-- Begin Collected data --

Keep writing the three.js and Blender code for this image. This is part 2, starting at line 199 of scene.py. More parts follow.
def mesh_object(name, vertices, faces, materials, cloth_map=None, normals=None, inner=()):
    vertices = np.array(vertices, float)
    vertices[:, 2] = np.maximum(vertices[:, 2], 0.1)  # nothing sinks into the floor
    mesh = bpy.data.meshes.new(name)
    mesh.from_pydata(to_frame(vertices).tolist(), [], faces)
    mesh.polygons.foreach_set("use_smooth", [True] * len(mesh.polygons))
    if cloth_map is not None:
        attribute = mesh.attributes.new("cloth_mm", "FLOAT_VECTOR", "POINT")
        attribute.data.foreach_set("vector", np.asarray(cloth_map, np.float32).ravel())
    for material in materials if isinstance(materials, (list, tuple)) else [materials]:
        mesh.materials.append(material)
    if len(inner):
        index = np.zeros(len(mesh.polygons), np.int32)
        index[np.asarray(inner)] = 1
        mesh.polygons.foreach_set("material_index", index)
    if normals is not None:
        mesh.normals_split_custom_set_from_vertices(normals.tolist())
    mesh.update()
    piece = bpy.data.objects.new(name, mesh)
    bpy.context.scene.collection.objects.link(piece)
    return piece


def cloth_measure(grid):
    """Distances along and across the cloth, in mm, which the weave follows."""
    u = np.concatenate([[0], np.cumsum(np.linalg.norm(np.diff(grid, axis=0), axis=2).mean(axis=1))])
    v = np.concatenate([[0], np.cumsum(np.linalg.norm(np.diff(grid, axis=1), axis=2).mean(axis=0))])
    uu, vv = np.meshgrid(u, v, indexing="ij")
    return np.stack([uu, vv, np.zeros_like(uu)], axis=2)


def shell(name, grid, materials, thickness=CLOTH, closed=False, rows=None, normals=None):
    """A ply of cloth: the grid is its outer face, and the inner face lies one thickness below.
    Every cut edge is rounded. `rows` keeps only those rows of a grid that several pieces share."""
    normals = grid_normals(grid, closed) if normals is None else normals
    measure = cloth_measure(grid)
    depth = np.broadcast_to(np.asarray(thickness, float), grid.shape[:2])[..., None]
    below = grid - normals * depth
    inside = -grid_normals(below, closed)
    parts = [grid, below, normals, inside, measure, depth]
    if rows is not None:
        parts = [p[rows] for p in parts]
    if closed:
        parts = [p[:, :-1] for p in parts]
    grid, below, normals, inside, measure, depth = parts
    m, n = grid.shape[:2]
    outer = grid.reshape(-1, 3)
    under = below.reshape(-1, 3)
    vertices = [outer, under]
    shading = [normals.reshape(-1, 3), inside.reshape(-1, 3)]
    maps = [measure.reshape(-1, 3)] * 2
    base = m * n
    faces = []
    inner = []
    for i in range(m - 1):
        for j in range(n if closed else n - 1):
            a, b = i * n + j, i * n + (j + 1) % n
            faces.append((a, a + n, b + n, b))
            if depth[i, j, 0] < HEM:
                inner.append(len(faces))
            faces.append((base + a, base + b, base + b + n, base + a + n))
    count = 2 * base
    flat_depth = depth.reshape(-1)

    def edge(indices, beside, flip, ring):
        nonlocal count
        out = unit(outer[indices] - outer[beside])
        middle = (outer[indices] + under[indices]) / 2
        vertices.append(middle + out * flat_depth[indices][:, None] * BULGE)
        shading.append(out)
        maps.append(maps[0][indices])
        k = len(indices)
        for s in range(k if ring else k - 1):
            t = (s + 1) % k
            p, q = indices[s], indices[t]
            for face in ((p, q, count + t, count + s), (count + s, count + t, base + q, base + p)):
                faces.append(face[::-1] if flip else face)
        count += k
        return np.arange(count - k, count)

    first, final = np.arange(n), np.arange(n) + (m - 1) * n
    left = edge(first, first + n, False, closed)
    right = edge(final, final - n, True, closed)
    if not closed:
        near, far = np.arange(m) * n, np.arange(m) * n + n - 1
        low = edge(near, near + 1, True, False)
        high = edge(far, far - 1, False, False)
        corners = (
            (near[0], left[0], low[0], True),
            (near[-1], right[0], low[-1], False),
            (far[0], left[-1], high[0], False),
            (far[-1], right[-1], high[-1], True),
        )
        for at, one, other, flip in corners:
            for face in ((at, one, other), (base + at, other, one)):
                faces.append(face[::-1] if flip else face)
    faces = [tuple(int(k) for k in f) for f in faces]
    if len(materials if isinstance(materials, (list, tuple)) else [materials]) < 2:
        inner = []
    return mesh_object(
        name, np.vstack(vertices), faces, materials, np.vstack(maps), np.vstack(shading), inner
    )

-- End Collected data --

Task: Print the material verbatim, all of it.

Result of the exercise:
Keep writing the three.js and Blender code for this image. This is part 2, starting at line 199 of scene.py. More parts follow.
def mesh_object(name, vertices, faces, materials, cloth_map=None, normals=None, inner=()):
    vertices = np.array(vertices, float)
    vertices[:, 2] = np.maximum(vertices[:, 2], 0.1)  # nothing sinks into the floor
    mesh = bpy.data.meshes.new(name)
    mesh.from_pydata(to_frame(vertices).tolist(), [], faces)
    mesh.polygons.foreach_set("use_smooth", [True] * len(mesh.polygons))
    if cloth_map is not None:
        attribute = mesh.attributes.new("cloth_mm", "FLOAT_VECTOR", "POINT")
        attribute.data.foreach_set("vector", np.asarray(cloth_map, np.float32).ravel())
    for material in materials if isinstance(materials, (list, tuple)) else [materials]:
        mesh.materials.append(material)
    if len(inner):
        index = np.zeros(len(mesh.polygons), np.int32)
        index[np.asarray(inner)] = 1
        mesh.polygons.foreach_set("material_index", index)
    if normals is not None:
        mesh.normals_split_custom_set_from_vertices(normals.tolist())
    mesh.update()
    piece = bpy.data.objects.new(name, mesh)
    bpy.context.scene.collection.objects.link(piece)
    return piece


def cloth_measure(grid):
    """Distances along and across the cloth, in mm, which the weave follows."""
    u = np.concatenate([[0], np.cumsum(np.linalg.norm(np.diff(grid, axis=0), axis=2).mean(axis=1))])
    v = np.concatenate([[0], np.cumsum(np.linalg.norm(np.diff(grid, axis=1), axis=2).mean(axis=0))])
    uu, vv = np.meshgrid(u, v, indexing="ij")
    return np.stack([uu, vv, np.zeros_like(uu)], axis=2)


def shell(name, grid, materials, thickness=CLOTH, closed=False, rows=None, normals=None):
    """A ply of cloth: the grid is its outer face, and the inner face lies one thickness below.
    Every cut edge is rounded. `rows` keeps only those rows of a grid that several pieces share."""
    normals = grid_normals(grid, closed) if normals is None else normals
    measure = cloth_measure(grid)
    depth = np.broadcast_to(np.asarray(thickness, float), grid.shape[:2])[..., None]
    below = grid - normals * depth
    inside = -grid_normals(below, closed)
    parts = [grid, below, normals, inside, measure, depth]
    if rows is not None:
        parts = [p[rows] for p in parts]
    if closed:
        parts = [p[:, :-1] for p in parts]
    grid, below, normals, inside, measure, depth = parts
    m, n = grid.shape[:2]
    outer = grid.reshape(-1, 3)
    under = below.reshape(-1, 3)
    vertices = [outer, under]
    shading = [normals.reshape(-1, 3), inside.reshape(-1, 3)]
    maps = [measure.reshape(-1, 3)] * 2
    base = m * n
    faces = []
    inner = []
    for i in range(m - 1):
        for j in range(n if closed else n - 1):
            a, b = i * n + j, i * n + (j + 1) % n
            faces.append((a, a + n, b + n, b))
            if depth[i, j, 0] < HEM:
                inner.append(len(faces))
            faces.append((base + a, base + b, base + b + n, base + a + n))
    count = 2 * base
    flat_depth = depth.reshape(-1)

    def edge(indices, beside, flip, ring):
        nonlocal count
        out = unit(outer[indices] - outer[beside])
        middle = (outer[indices] + under[indices]) / 2
        vertices.append(middle + out * flat_depth[indices][:, None] * BULGE)
        shading.append(out)
        maps.append(maps[0][indices])
        k = len(indices)
        for s in range(k if ring else k - 1):
            t = (s + 1) % k
            p, q = indices[s], indices[t]
            for face in ((p, q, count + t, count + s), (count + s, count + t, base + q, base + p)):
                faces.append(face[::-1] if flip else face)
        count += k
        return np.arange(count - k, count)

    first, final = np.arange(n), np.arange(n) + (m - 1) * n
    left = edge(first, first + n, False, closed)
    right = edge(final, final - n, True, closed)
    if not closed:
        near, far = np.arange(m) * n, np.arange(m) * n + n - 1
        low = edge(near, near + 1, True, False)
        high = edge(far, far - 1, False, False)
        corners = (
            (near[0], left[0], low[0], True),
            (near[-1], right[0], low[-1], False),
            (far[0], left[-1], high[0], False),
            (far[-1], right[-1], high[-1], True),
        )
        for at, one, other, flip in corners:
            for face in ((at, one, other), (base + at, other, one)):
                faces.append(face[::-1] if flip else face)
    faces = [tuple(int(k) for k in f) for f in faces]
    if len(materials if isinstance(materials, (list, tuple)) else [materials]) < 2:
        inner = []
    return mesh_object(
        name, np.vstack(vertices), faces, materials, np.vstack(maps), np.vstack(shading), inner
    )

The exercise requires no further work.